The treasurer's office is looking at whether or not it should strengthen its monitoring of bond underwriters, Lockyer's statement said.

"And to provide even greater assurance that underwriters will pay the state proceeds from bond sales, we are exploring the possibility of adding provisions to our transaction contracts that would beef up already-strong protections against non-performance by underwriters," he said.

Also last Thursday, Bear was the sole underwriter for a $49 million Nevada Housing Division issuance of single-family mortgage revenue bonds.

Lon DeWeese, the chief financial officer for the housing division, said yesterday that the intervention by JPMorgan and the Fed has eased any concerns about the transaction, slated to close April 3.

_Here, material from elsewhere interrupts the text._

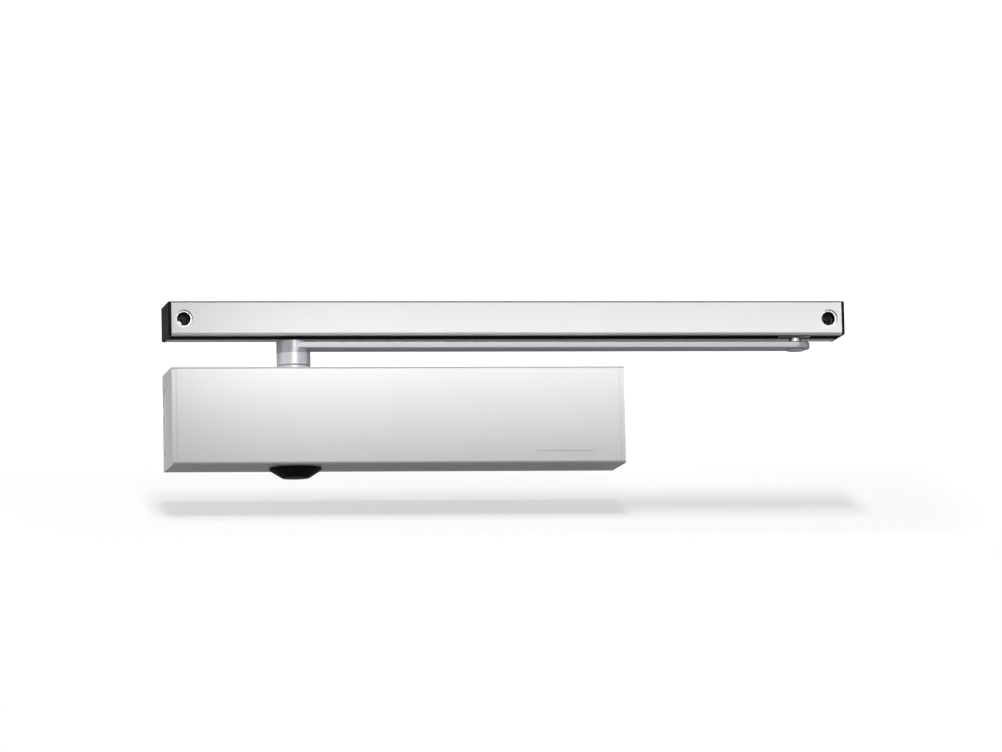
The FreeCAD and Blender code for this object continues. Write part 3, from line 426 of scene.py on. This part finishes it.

"I've examined both the merger agreement and guarantee agreement between JPMorgan Chase and Bear Stearns, and the guarantee being backed by the Federal Reserve's commitment," DeWeese said. "I feel pretty comfortable and have received assurances from both our investment banker and from others that this deal will close and that it will be a good transaction that will benefit the qualified borrowers of the state of Nevada."

It had been a difficult issue to assemble, he said, because of factors that include the general turbulence in the market.

"I was pleased in a tough market that we at least reached mid-market pricing," DeWeese said.

It was an important transaction for the housing division, according to DeWeese, because the division isn't structured to be a long-term holder of the mortgages it originates and depends on bond issuances to keep the financing pipeline from backing up.

Bear is slated to be a co-senior manager on Wisconsin's pending $960 billion restructuring of its pension-related issue of auction-rate securites that sold in a 2003 issue. The firm remains on the deal, according to capital finance director Frank Hoadley. "At this point, no one at Bear Stearns has told us that it's anything but business as usual there," he said.

The firm is also the senior manager on Wisconsin's looming refunding of its $1.6 billion 2002 tobacco bond issue, but that deal has long been on hold because of current market rates. Ahead of the ARS restructuring, Moody's Investors Service yesterday revised its outlook on Wisconsin's GO credit of Aa3 to negative from stable citing a looming budget deficit.

In 2007, Bear was the eighth-ranked senior manager in the tax-exempt market, involved in 138 issues worth a total of $24.8 billion, according to Thomson Financial data.

Over the past 10 years, Bear Stearns has served as financial adviser to eight issuers around the nation on deals totaling $3.2 billion, according to Thomson.

Most of that work was done for the Long Island Power Authority, which used Bear on seven deals totaling $2.52 billion. LIPA chief financial officer Elizabeth McCarthy declined to comment yesterday on what the sale of Bear means to the authority.

Bear was scheduled to serve as co-senior manager next week on a $240 million deal by Hackensack University Medical Center, using the New Jersey Health Care Facilities Financing Authority as a conduit issuer. Hospital officials did not respond to a request for comment yesterday.

Ted Phillips and Yvette Shields contributed to this story.